Sun 20 Nov 2011
It’s been a while. I guess I only write these when I have some thing to say; which is usually some point in my life where I’m experiencing some sort of emotional difficulty or exuberance.
This is neither. I’m feeling like I need to write, but I am at neither a high or a low. I’m at the middle. The safe middle.
Honestly, I’m tired of being in the middle. I know what it’s like to be at a high. I’ve recently reacquainted myself with the highs of life.
That lead to the lows; and the highs; and the lows.

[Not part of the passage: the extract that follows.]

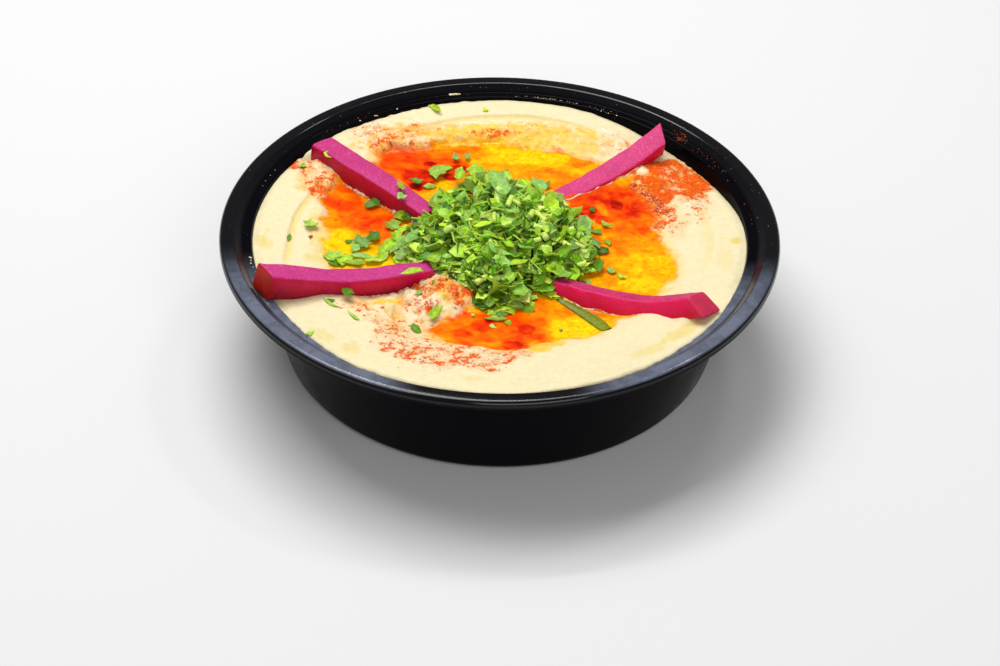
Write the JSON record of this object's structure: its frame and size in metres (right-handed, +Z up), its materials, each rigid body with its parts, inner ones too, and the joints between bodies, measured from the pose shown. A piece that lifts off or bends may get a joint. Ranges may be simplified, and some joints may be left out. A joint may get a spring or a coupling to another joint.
{
  "type": "hummus in a bowl",
  "caption": "Hummus in a round black takeaway bowl, with a spooned moat of oil and paprika, pickled turnip sticks and a heap of chopped parsley",
  "frame": {"origin": "middle of the underside of the bowl's base, which is the bottom centre of the bounding box", "axes": "+Z is up, out of the bowl. -Y is the front, the side towards the viewer, and +X is the viewer's right"},
  "size_m": [0.185, 0.185, 0.0527],
  "materials": {
    "black_plastic": "black polypropylene with a soft shine",
    "cream_hummus": "smooth moist chickpea paste, glossy where oil lies on it",
    "pickled_turnip": "moist magenta turnip, with fine-grained cut faces",
    "chopped_parsley": "fresh green leaf and stem pieces"
  },
  "bodies": {
    "root": {"bowl": "black_plastic", "hummus": "cream_hummus", "pickle_1": "pickled_turnip", "pickle_2": "pickled_turnip", "pickle_3": "pickled_turnip", "pickle_4": "pickled_turnip", "parsley_heap": "chopped_parsley"}
  },
  "joints": []
}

Now I’m in the middle again.
The highs have faded and the lows are just around the corner. Closer with every passing day. I quickly go from middle to low, with little relief from the highs.
I remember fondly what it was like not caring about anything but the highs. A very special high. A way of being high without any action on my part. Just a friendly smile, a touch, a “hi”.

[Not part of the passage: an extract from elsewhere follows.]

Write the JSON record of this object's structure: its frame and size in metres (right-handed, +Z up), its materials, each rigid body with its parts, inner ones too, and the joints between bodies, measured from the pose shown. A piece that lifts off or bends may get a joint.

Now I care. I wonder if the high will lead to guilt, or worse – nothing. I wonder if all the wishing will be for not.
I wonder.
I’m tired of wondering. I’m tired of wishing.
I want to make it happen. One way or another. I want to know. I want to act.
So I have started the ball rolling; I don’t know where it will lead, but I know it’s heading somewhere.
The ball doesn’t move fast enough for some, and just the fact the ball is rolling is a departure from status quo for some.
Oddly, I’m neither happy or sad about this. I’m “OK”. I want something to change so I can know if the “something” is good or bad.
I need to know. I need to know if now is OK, or if now is over. I need to know if everything I wish is OK, or just a wish.
I’m betting I’ll never know for sure. But what I will know is something has changed, and I will adapt to change.
We all know I love change. I love to watch it, I love to admire it, I love the thought of it. But it is never for for me.
Until now.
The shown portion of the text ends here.